Ross is putting his money where his mouth is. In the past, Disney has often skimped on its Oscar campaigns. But the studio has launched an ad blitzkrieg in the trades and in The Envelope (published by the L.A. Times) attempting to woo Oscar voters by linking “Toy Story 3” characters to familiar images from past best picture winners.

I hate to break the news to Ross, but he’s wasting his studio’s money. Even worse, if Ross keeps boasting about how he won’t rest until he’s scored a best picture statuette for Pixar, he’s going to end up like Harvey Weinstein, who staged a similarly noisy campaign for “Gangs of New York” trying to win a best director trophy for Martin Scorsese, who’d never won an Oscar. That backfired. When Scorsese finally won for directing “The Departed,” Scorsese didn’t campaign at all.

Although “Toy Story 3” represents another great chapter in the Pixar history book, the film doesn’t have a prayer of winning best picture. Because Ross is a relative newcomer to Hollywood, I guess I should explain to him how this whole circus-like Oscar process works. (No one at Disney, from Ross down to Tony Angellotti, who handles the studio’s animated film Oscar campaigns, would talk about the studio’s award season efforts.) Still, Ross raises a fair question: Why shouldn’t his film win?
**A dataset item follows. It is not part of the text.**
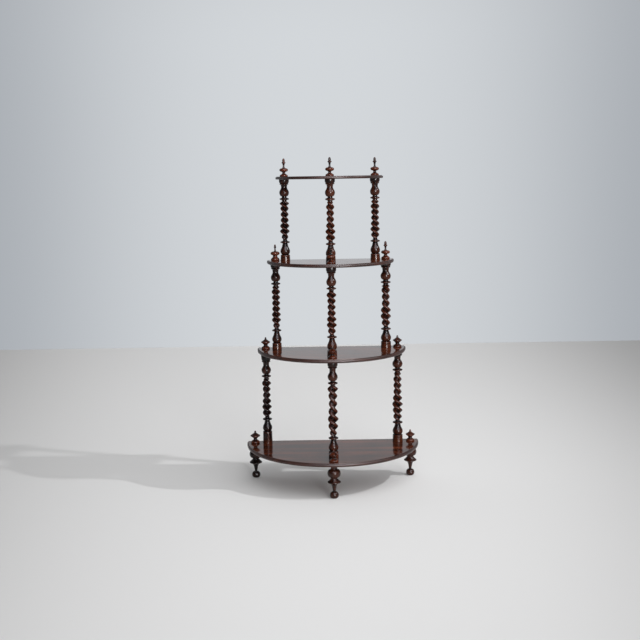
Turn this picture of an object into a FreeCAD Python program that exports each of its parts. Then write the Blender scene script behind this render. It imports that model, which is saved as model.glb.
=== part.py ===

Ross has every reason to complain about Pixar getting the short end of the stick. “Wall-E” didn’t get a best picture nomination in 2009, even though it was just as good as “The Reader.” Ditto in 2008 for “Ratatouille,” which was just as good as “Atonement,” or “The Incredibles” in 2005, which was just as good as “Finding Neverland.”
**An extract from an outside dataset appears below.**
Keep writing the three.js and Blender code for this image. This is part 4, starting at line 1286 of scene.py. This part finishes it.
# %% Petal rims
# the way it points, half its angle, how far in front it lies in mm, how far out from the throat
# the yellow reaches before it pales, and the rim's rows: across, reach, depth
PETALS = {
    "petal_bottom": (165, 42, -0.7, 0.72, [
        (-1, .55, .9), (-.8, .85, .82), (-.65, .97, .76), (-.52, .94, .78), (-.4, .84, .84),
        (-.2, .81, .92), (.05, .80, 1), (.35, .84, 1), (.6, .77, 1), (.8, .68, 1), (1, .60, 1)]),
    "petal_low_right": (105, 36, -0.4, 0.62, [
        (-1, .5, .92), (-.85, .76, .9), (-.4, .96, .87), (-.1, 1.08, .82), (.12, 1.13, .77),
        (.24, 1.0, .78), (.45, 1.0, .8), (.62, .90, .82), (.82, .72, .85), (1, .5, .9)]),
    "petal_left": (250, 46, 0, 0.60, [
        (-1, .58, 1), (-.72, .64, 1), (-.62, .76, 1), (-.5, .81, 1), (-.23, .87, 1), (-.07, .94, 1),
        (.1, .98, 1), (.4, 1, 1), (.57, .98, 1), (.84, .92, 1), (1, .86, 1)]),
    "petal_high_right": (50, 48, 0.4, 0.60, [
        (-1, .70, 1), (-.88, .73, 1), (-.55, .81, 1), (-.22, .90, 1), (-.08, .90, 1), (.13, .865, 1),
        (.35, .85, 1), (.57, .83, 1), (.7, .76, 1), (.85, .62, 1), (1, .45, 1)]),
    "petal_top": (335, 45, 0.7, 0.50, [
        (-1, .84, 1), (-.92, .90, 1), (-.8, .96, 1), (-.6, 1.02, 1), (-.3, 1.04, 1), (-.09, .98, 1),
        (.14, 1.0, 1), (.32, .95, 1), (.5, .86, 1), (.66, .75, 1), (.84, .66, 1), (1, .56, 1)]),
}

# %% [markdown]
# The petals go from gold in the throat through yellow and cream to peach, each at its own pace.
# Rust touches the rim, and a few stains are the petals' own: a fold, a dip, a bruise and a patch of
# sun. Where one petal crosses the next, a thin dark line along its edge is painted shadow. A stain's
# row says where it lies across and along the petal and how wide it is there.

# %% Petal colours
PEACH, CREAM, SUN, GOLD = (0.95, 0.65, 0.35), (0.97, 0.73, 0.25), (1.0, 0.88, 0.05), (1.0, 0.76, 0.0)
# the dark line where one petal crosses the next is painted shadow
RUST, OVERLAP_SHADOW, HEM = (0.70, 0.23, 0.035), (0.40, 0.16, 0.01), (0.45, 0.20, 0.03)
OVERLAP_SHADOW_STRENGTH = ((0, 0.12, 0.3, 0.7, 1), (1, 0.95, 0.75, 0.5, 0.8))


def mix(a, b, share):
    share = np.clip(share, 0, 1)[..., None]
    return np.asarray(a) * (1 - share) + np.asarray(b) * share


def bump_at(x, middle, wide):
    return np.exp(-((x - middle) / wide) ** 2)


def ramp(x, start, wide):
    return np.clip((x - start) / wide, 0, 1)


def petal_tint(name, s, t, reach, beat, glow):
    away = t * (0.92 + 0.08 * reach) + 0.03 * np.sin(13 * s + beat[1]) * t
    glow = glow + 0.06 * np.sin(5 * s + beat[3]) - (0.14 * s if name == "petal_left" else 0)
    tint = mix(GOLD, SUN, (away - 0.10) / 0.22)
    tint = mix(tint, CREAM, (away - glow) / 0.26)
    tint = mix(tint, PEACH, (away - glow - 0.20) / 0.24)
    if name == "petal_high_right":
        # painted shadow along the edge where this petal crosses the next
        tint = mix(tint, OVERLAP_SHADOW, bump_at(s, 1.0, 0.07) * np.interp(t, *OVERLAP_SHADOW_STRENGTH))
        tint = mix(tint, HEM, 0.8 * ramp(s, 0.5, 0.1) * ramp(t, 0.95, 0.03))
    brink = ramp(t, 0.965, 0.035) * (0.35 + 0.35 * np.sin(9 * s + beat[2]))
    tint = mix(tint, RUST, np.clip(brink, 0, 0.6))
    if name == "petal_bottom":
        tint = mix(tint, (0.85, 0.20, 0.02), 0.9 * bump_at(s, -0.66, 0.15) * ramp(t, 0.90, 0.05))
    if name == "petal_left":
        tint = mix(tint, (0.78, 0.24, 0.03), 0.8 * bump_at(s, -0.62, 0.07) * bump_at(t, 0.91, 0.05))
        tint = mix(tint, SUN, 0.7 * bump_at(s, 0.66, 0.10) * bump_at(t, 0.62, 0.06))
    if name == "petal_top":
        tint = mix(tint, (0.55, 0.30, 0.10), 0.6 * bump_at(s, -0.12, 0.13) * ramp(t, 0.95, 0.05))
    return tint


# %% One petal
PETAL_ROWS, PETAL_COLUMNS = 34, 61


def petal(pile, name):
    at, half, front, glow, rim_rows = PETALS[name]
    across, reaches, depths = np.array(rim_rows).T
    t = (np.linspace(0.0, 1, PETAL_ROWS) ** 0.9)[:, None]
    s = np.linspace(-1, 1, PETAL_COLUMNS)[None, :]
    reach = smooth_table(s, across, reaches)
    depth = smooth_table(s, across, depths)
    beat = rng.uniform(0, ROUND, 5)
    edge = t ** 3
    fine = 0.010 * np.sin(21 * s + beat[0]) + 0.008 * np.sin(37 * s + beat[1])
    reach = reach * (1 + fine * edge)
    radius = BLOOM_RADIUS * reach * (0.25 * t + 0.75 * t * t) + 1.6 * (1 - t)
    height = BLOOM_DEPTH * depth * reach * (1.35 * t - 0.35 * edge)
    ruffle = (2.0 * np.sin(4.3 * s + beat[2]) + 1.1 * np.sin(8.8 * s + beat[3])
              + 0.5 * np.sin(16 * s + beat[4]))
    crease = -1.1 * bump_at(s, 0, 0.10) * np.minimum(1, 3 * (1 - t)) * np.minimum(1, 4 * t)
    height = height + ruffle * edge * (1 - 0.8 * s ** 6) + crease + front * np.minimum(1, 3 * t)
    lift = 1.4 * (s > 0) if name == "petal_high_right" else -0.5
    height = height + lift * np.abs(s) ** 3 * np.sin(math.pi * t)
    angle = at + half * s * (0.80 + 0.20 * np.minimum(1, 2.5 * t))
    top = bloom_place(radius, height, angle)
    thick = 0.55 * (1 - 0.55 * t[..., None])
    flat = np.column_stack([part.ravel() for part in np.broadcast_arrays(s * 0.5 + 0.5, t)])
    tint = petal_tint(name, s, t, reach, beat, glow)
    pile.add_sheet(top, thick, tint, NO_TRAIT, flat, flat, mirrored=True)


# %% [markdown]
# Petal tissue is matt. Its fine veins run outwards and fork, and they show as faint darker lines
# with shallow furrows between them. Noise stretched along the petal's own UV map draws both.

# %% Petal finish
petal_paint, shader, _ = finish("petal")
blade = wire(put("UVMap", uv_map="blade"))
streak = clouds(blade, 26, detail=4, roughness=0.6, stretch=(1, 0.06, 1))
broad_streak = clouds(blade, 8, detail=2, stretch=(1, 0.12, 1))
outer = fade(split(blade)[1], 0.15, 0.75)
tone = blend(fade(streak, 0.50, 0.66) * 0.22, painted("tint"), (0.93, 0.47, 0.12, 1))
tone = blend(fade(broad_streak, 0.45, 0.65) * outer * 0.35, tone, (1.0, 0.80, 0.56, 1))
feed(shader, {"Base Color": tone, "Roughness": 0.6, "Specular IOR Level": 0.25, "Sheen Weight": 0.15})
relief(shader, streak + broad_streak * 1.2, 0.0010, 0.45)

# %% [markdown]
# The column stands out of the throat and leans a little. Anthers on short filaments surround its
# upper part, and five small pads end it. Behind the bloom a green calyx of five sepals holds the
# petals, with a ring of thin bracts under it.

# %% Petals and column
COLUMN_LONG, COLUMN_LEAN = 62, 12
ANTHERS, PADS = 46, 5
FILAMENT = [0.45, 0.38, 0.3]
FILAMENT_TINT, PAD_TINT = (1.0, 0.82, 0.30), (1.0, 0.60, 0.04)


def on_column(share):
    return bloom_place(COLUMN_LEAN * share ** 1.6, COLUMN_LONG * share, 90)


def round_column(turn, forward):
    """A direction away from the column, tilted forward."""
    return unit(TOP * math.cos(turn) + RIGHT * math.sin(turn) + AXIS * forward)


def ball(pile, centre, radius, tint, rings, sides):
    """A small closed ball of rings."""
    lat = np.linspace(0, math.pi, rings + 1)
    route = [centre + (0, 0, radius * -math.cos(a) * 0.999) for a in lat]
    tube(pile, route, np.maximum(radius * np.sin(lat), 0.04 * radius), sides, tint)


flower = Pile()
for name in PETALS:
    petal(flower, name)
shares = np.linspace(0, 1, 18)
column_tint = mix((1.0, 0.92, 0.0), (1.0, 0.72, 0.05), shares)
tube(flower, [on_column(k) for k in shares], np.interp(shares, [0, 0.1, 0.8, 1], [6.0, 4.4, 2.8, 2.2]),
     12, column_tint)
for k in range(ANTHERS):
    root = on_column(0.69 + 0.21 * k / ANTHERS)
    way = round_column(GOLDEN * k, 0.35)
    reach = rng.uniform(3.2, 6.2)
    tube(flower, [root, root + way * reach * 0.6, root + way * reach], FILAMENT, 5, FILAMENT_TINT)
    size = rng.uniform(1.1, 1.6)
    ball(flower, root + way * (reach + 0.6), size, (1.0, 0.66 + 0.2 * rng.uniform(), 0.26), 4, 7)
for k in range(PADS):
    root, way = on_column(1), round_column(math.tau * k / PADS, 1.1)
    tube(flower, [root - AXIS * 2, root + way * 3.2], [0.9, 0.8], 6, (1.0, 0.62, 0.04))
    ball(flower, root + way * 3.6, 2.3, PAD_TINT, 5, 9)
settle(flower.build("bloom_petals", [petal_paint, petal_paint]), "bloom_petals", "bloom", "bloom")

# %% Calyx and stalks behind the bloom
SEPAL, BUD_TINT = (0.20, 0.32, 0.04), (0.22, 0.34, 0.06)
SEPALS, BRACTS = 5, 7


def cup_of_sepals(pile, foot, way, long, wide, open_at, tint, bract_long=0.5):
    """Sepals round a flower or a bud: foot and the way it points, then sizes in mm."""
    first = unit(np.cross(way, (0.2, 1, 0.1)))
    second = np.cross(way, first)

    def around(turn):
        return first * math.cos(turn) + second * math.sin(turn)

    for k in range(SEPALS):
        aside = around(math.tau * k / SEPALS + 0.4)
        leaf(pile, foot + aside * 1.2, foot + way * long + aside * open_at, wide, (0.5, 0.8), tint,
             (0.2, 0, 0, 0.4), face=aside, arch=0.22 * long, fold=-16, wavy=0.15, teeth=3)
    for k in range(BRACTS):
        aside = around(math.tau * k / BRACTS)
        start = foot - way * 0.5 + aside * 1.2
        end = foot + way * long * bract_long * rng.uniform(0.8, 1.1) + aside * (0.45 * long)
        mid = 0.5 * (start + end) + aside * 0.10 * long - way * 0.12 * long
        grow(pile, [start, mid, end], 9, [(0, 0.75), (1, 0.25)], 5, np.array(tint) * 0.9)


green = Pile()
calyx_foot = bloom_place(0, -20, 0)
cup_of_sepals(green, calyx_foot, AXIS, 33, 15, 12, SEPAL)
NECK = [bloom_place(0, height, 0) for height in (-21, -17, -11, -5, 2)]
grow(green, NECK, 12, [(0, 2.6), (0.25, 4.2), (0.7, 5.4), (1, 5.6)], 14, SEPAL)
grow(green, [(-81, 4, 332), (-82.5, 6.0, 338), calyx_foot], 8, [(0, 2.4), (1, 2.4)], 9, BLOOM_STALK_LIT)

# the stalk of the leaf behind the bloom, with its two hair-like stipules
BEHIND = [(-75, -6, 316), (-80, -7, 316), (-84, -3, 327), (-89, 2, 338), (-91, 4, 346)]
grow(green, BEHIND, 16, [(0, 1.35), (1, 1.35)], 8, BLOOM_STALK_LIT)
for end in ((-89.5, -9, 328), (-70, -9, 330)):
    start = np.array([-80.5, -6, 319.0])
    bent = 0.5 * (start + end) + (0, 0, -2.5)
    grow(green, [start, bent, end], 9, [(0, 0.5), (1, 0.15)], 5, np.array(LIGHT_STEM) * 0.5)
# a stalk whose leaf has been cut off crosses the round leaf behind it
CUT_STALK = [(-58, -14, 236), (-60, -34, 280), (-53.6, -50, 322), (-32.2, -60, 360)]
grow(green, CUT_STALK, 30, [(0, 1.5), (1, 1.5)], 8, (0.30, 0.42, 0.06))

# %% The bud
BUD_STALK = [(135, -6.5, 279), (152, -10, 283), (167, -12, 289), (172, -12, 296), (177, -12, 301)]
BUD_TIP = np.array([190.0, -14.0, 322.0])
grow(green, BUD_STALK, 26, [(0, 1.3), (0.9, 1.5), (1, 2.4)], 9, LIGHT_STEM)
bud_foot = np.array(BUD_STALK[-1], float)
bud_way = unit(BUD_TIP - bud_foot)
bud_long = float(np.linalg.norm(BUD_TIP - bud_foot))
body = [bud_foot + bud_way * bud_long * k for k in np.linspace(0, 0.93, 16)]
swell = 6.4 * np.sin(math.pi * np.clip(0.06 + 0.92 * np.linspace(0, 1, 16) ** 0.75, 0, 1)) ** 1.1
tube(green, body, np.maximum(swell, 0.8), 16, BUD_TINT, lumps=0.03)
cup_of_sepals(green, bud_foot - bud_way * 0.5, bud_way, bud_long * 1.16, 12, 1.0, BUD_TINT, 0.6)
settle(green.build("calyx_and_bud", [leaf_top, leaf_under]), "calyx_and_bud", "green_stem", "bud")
But here’s the sad truth. The Academy of Motion Picture Arts and Sciences doesn’t appreciate, much less understand, animated film. Everyone also points the finger at the actor’s branch of the academy, which represents by far the largest chunk of members — presumably members who, being actors, would never vote for a film that has no actors on screen. But the problem goes much deeper.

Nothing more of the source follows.